I began doing more angsty, expressionistic figures. I looked at artists like Max Beckmann. I looked at the Neo-expressionists—Sandro Cooke, Francesco Clemente, Anselm Kiefer—and they were a big influence to get more wild, to have more impact, to get more emotional in my painting. I always get in the tail-end of movements, because that’s when they come out in books [laughs].
I also [still] liked cartoons, I combined painting animals, borrowing and stealing from other artists [laughs ironically], and going for humor. I created a pictorial vocabulary that I used and repeated in lots of paintings, such as The Little Boy on White Horse and The Little Boy on a Lion; a bird-like creature of the Plague years I called a Mergatroid; and the Eggmen, little men with bodies encased in eggshells.
I throw in fairy tales, folk tales from many cultures. I try to keep it painterly.
First [I go] for characters—a little baby on a giant horse. I like what I’m doing in my painting, I’m getting more expressive. I use European and English royalty: The Queen Mother, Mother Earth, Queen Goddess. This imagery evolved in my mind, imagination connecting to ideas of the archetypes. My paintings were a bridge to a magical universe, where reason is sometimes suspended and mythical beings exist.

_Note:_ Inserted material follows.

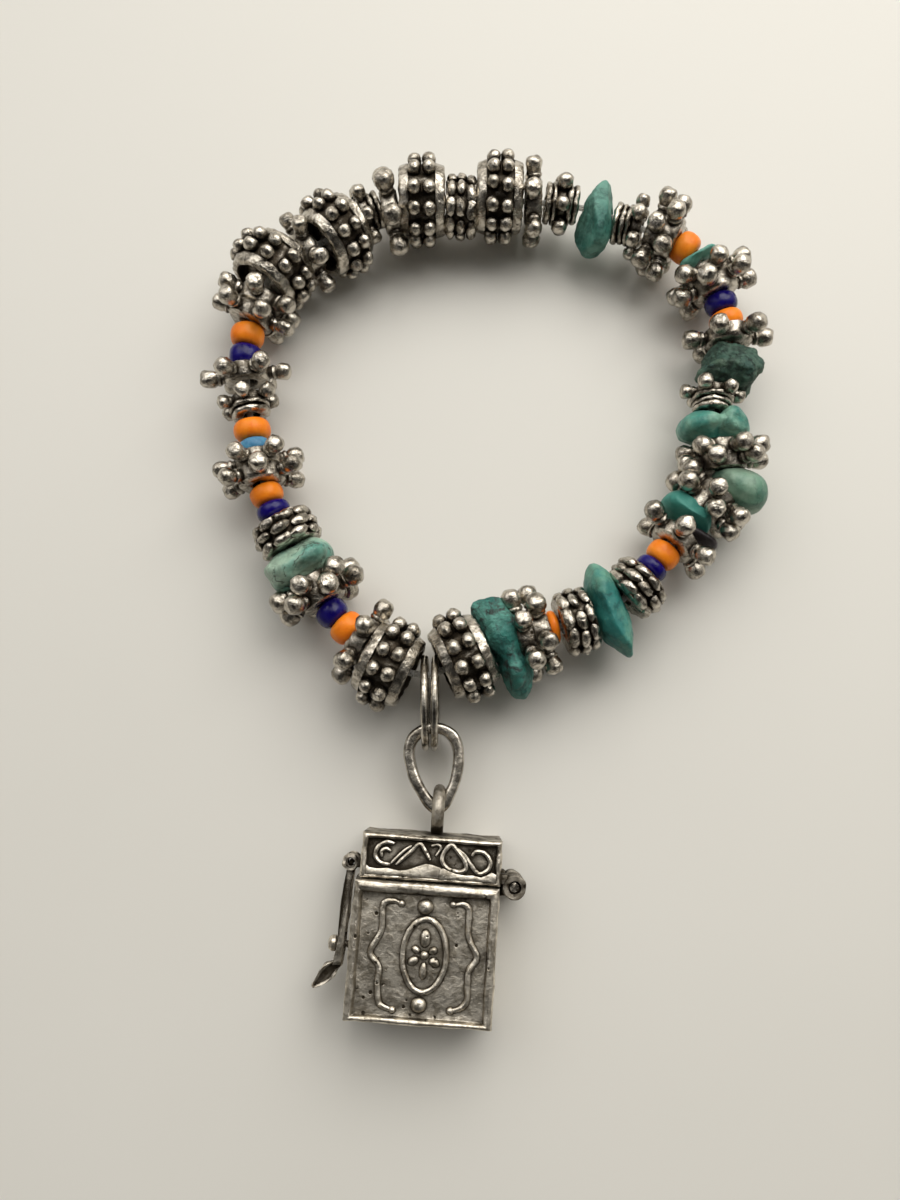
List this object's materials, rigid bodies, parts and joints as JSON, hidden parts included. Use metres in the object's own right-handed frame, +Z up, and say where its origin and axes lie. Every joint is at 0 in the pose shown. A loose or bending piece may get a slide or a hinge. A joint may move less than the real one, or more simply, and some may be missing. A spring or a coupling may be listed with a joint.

We, our society, the world, live in a fish bowl. In pre-Columbian Mexico, there was no alternative to being an Aztec unless you went out and met some other tribe. Of course, then they met the Spanish tribe. They’re living in a magical civilization, their gods were appropriate to their civilization. Pretty much the same in Western culture, we have our “gods” that ask for our sacrifice, our obedience: money, political parties, religious beliefs, individualism, freedom.
Through painting I have tried to come to a basic understanding of humanity.
What is the process of making a painting like for you? Do you start by sketching a character out, do you do a blueprint for the whole composition, does it come to you as you go along?
All of the above. I’m inspired by titles, which evoke a visual counterpart. I take titles from pop songs, and a visual image comes to you immediately. [Like] King Crimson, The Return of the Crimson Kings, which lent itself to an ambience of medieval imagery.
The actual process I want to finish as quickly as possible. I’ll do four or five passes through it. I’ll start with a central figure, things revolve around them. Sometimes I do them in two weeks, working a few hours a day. Sometimes they stick around for a few years, because I don’t know how to finish them. I’m geared for the finished painting. I’m not a process guy, I’m an inspiration guy.
In making them, if I am amazed, then maybe the viewer will be, also. I want the impact of a large painting to interest you… for a few seconds, which is usually what people spend looking at them.
What does being an artist mean to you now?
Painting helps my confused state of mind. [Laughs] I ask myself, why continue to paint? Even Gerhard Richter couldn’t answer that. He said, “Painting can still do something,” and I believe that. What it can do is make an individual grow in ways he didn’t expect. It makes your life seem important.
The illusion that art can do something to change the world is a great idea, but it can be self-delusion. This idea has come to mean more to me after I read Viktor Shklovsky’s Energy of Delusion. The artist, or anyone for that matter, bases his future life and work on the imaginary ghosts of his mind.
It is easy to arrive at nihilism. Sometimes I’m disgusted, and I stop. Then a few hours, days, weeks later I’m back at it again.